The yellow metal was set for its best week since early-October, and was once again trading close to the $2,000 an ounce level after dropping sharply over the past week.

Spot gold rose 0.2% to $1,985.60 an ounce, while gold futures rose slightly to $1,988.05 an ounce by 00:06 ET (05:06 GMT).

Gold marks strong weekly gain, more Fed cues awaited

Prices of the yellow metal were set to rise between 2.5% and 3% this week, as softer-than-expected U.S. inflation data fueled bets for a definite Fed pause.

The yellow metal also saw some safe haven demand, as weak economic prints from Japan and the euro zone pushed up concerns over a looming global recession. 

But the biggest boost to the yellow metal came on Thursday, after data showed that U.S. jobless claims grew more than expected for a fourth straight week, signaling more cooling in the labor market.

Gold prices jumped over 1% after the data, given that a cooling labor market and softer inflation are the two key factors for the Fed to consider halting its rate hike cycle. The dollar and Treasury yields tumbled after the reading.

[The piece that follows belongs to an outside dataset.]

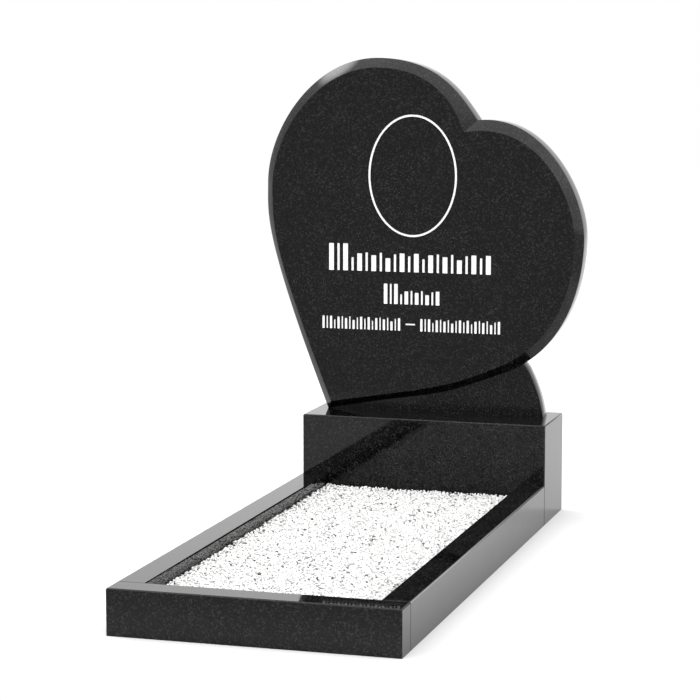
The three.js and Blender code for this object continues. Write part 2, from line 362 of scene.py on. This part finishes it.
def heart_mesh(materials):
    """The heart with its bevelled rim, eased edges and engraved face, as one closed mesh."""
    rim, face = heart_ring(RIM_OUTLINE), heart_ring(FACE_OUTLINE)
    inward = (face - rim) / np.linalg.norm(face - rim, axis=1)[:, None]
    rim_back, rim_front = upright(rim, SLAB_BACK_Y), upright(rim, RIM_FRONT_Y)
    face_edge = upright(face, SLAB_FACE_Y)
    slope = (face_edge - rim_front) / np.linalg.norm(face_edge - rim_front, axis=1)[:, None]
    in_plane = np.column_stack([inward[:, 0], np.zeros(len(inward)), inward[:, 1]])
    backward = np.array([0.0, 1.0, 0.0])
    rings = [
        *eased_corner(rim_back + BACK_EASE * in_plane, rim_back, rim_back - BACK_EASE * backward),
        *eased_corner(rim_front + RIM_EASE * backward, rim_front, rim_front + RIM_EASE * slope),
        *eased_corner(face_edge - FACE_EASE * slope, face_edge, face_edge + FACE_EASE * in_plane),
    ]
    count = len(rim)
    vertices = list(np.vstack(rings))
    faces, face_materials, flat = [], [], []

    def add_faces(new, material, is_flat):
        faces.extend(new)
        face_materials.extend([material] * len(new))
        flat.extend([is_flat] * len(new))

    numbers = lambda ring: np.arange(ring * count, (ring + 1) * count)
    for ring in range(len(rings) - 1):
        add_faces(strip_faces(numbers(ring), numbers(ring + 1)), POLISHED, False)

    outline = lambda ring: rings[ring][:, [0, 2]] - (0, PLINTH_TOP)
    back_points, back = triangulate([outline(0)])
    back = back[inside(back_points[back].mean(1), outline(0))]
    add_faces(back[:, ::-1].tolist(), HONED, True)

    # The recesses: a loop that runs counterclockwise has its recess inside, and the oval's inner one outside
    oval_outside, oval_inside = oval_loop(0), oval_loop(OVAL["line"])
    strokes = [stroke for row in ROWS for stroke in row_strokes(**row)]
    strokes.append((DASH["left"], DASH["right"], DASH["base"], DASH["height"]))
    loops = [oval_outside, oval_inside[::-1], *[stroke_loop(*stroke) for stroke in strokes]]
    points, triangles = triangulate([outline(-1), *loops])
    middle = points[triangles].mean(1)
    on_slab = inside(middle, outline(-1))
    sunk = inside(middle, oval_outside) & ~inside(middle, oval_inside)
    for loop in loops[2:]:
        sunk |= inside(middle, loop)

    first_loop = len(vertices)
    top_number = np.concatenate([numbers(len(rings) - 1), first_loop + np.arange(len(points) - count)])
    floor_start = first_loop + len(points) - count
    floor_number = np.concatenate([numbers(len(rings) - 1), floor_start + np.arange(len(points) - count)])
    vertices.extend(upright(points[count:], SLAB_FACE_Y))
    start = count
    for loop in loops:
        floor = loop + ENGRAVING_DRAFT * left_of_path(loop)
        vertices.extend(upright(floor, SLAB_FACE_Y + ENGRAVING_DEPTH))
        own = np.arange(start, start + len(loop))
        add_faces(strip_faces(floor_number[own], top_number[own]), PAINT, False)
        faces[-len(loop):] = [quad[::-1] for quad in faces[-len(loop):]]
        start += len(loop)
    add_faces(top_number[triangles[on_slab & ~sunk]].tolist(), POLISHED, True)
    add_faces(floor_number[triangles[on_slab & sunk]].tolist(), PAINT, True)
    return make_piece("heart", vertices, faces, materials, face_materials, flat)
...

Still, traders remained wary of bidding further on gold, given that a slew of Fed officials are set to speak on Friday. The minutes of the Fed’s October meeting are also due next week, and are likely to offer more cues on the central bank’s outlook on interest rates.

But even with a Fed pause, the central bank has repeatedly signaled it will keep rates hikes for longer- a scenario that bodes poorly for gold, given that higher rates push up the opportunity cost of investing in bullion.

Copper steadies, set for strong week on some China hopes 

Copper prices traded sideways on Friday, but were set for their best week in over four months as some positive data and more stimulus measures from Beijing pushed up optimism over major importer China.

Copper futures rose 0.1% to $3.6978 a pound, and were set to add over 3% this week.

Data released this week showed some signs of resilience in the Chinese economy, specifically in industrial production. The People’s Bank of China also injected a staggering 600 billion yuan of liquidity into the economy to spur lending.

Focus is now on a decision on the PBOC’s loan prime rate this Monday, where the central bank is widely expected to keep rates at record lows to foster an economic recovery.

China is the world’s largest copper importer, and an economic slowdown in the country this year severely dented copper prices as traders feared slowing demand.